The Siachen Glacier Medal is awarded for service in the Siachen conflict along India's northern border with Pakistan. Awarded to the Indian Air Force for Operation Meghdoot, in support of activities in support of troops serving in the Siachen Glacier area since April 1984.

==Appearance==
The medal is a circular 36-mm cupro-nickel medal. In the center of the obverse is the Emblem of India, surrounded by the legend Siachen Glacier Medal in both Hindi and English. The reverse bears a stylized scene of mountains with a soldier and a helicopter. It is suspended by a non-swiveling straight bar and name of the recipient is impressed on the edge. The ribbon is medium blue, 31 mm wide, with a white centre stripe 11 mm in width.

==Eligibility==
The following personnel are eligible for the medal:
- All ranks of the Army, Navy, Air Force, Territorial Army, and of any other Armed Forces of the Union.

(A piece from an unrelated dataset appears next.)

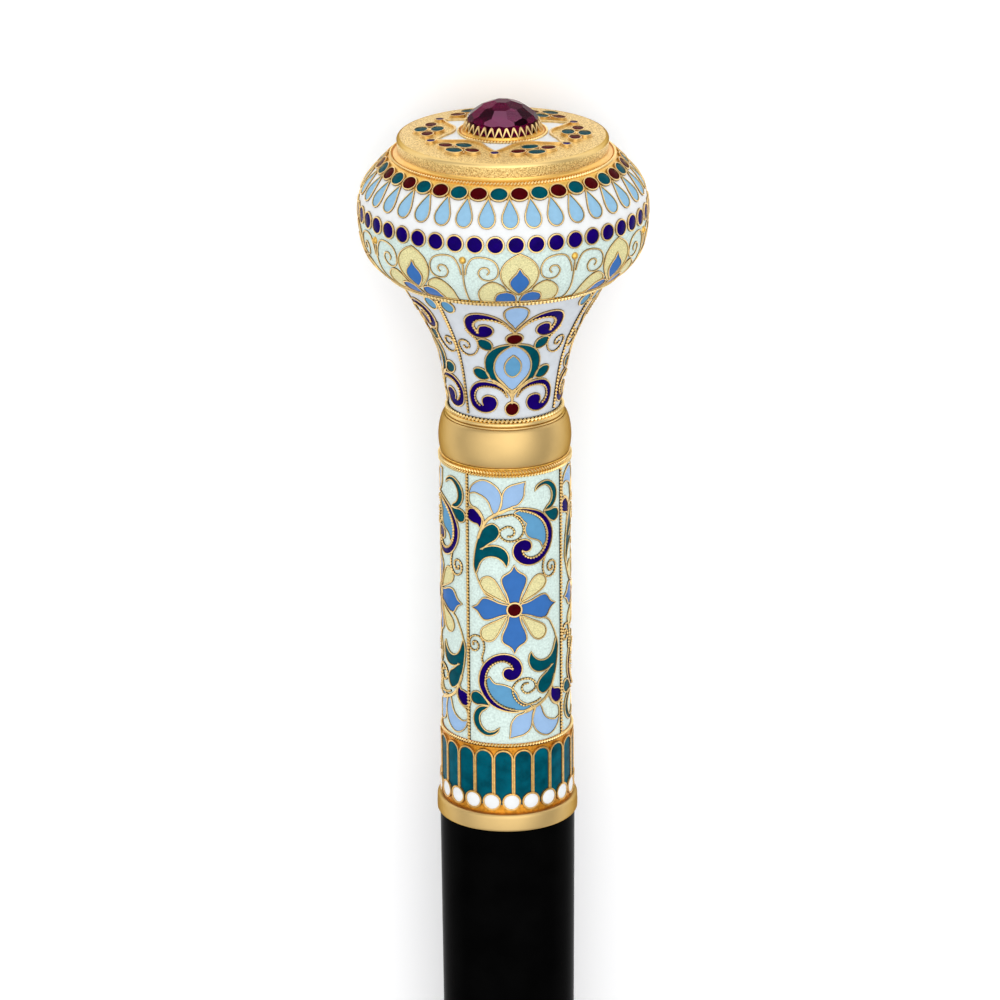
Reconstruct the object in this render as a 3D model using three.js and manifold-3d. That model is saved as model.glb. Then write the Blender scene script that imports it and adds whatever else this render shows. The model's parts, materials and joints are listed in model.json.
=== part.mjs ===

- All ranks of the Railway Protection Forces, Police Forces, Home Guards, Civil Defence Organisations, and civilians under the orders, direction, or supervision of one of the previously mentioned forces.
- All ranks of the Army, and IAF who took part in the initial action to secure Bila Fondla NJ 8888 Siala ND 7011 Indira Col and area North of Base Camp, through vertical envelopment.
- Personnel physically present in the area for a day or night in area North of Base Camp NK 1963 during the period 12–18 April 1984.
- Personnel with a minimum stay of 30 days in the qualifying area. The time spent in captivity, through capture during operations in the area, will count towards the qualifying period.
- All IAF and personnel of AOP and Air maintenance Battalions who have flown at least three operational or maintenance sorties in support of the operation during the period 12–18 April 1984 and then operational or maintenance sorties after 18 April 1984.
- All commanders and staff officers directly responsible for the operation who have done ten visits to the qualifying area.
- All personnel who have earned a gallantry award, were Mentioned in Despatches, died, sustained wounds, or were disabled may be awarded the medal without completing the required time of service.
- All civilian porters who spent a minimum of 30 days in the qualifying area.